2.4 Modeling age constraints
Two types of absolute age constraint can be incorporated in the model: depositional ages (e.g., radiometrically dated ash beds), which directly date the deposition of a particular stratigraphic horizon (Fig. 2a), and limiting ages, which indirectly constrain the age of deposition. Examples of limiting age constraints include ages for detrital minerals (i.e., minerals derived from the erosion of pre-existing rocks), which provide a maximum age constraint at the level sampled and above (Fig. 2b), and ages for intrusive dikes and sills, which provide a minimum age constraint at the level of intrusion and below (Fig. 2c).

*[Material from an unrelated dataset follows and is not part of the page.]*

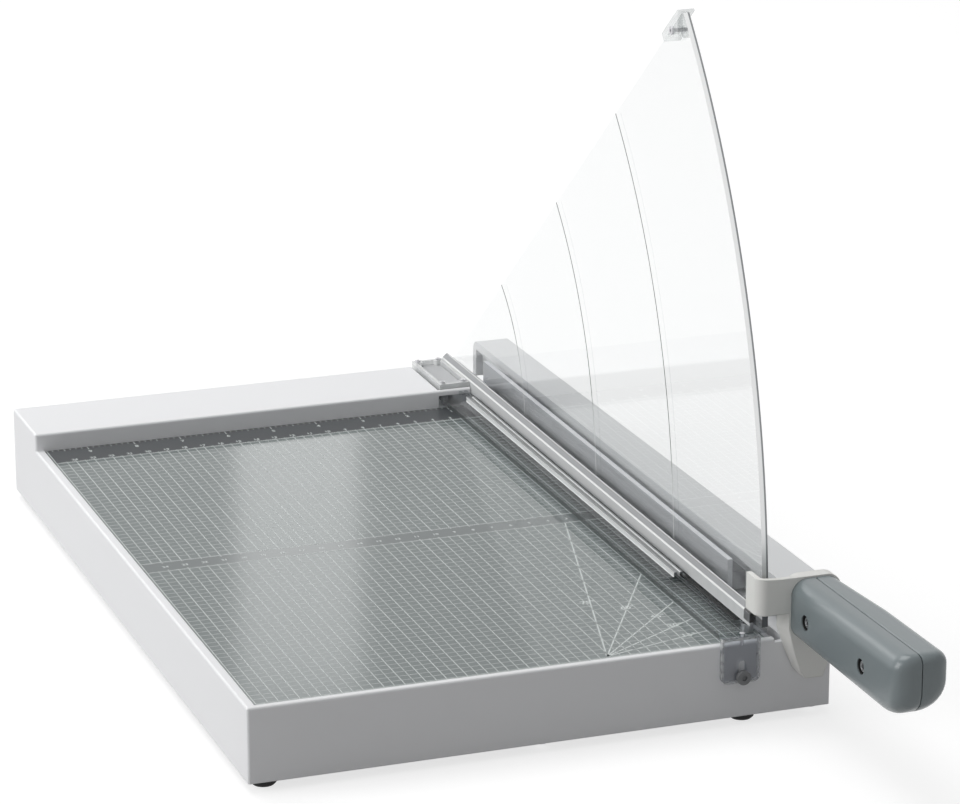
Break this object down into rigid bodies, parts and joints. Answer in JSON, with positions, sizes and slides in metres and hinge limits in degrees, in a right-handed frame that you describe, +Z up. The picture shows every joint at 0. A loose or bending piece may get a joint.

Age constraints are modeled using probability distributions that most accurately reflect their reported value and any associated uncertainties. By default, age constraints are modeled as normal distributions with mean and standard deviation equal to the reported age and its uncertainty (Fig. 2a–b). However, custom prior distributions can be specified to model non-Gaussian uncertainties. For example, a biozone boundary that has not been dated directly but that has a known minimum and maximum age could be modeled as a uniform distribution.

Figure 3(a) δ13C observations and age constraints (model inputs) for a hypothetical stratigraphic section. (b) Procedure for constructing a prior age model for the section in (a); see full explanation in Sect. 2.5 of the main text. (c) Prior section age model resulting from the procedure illustrated in (b). The 95 % envelope marks the 2.5th and 97.5th percentiles of the posterior age distribution for each sample, while the 66 % envelope marks the 17th and 83rd percentiles. The example realization is the same as in (b). The lower panel shows the probability distribution of apparent sedimentation rates (calculated between pairs of adjacent samples) resulting from this prior age model.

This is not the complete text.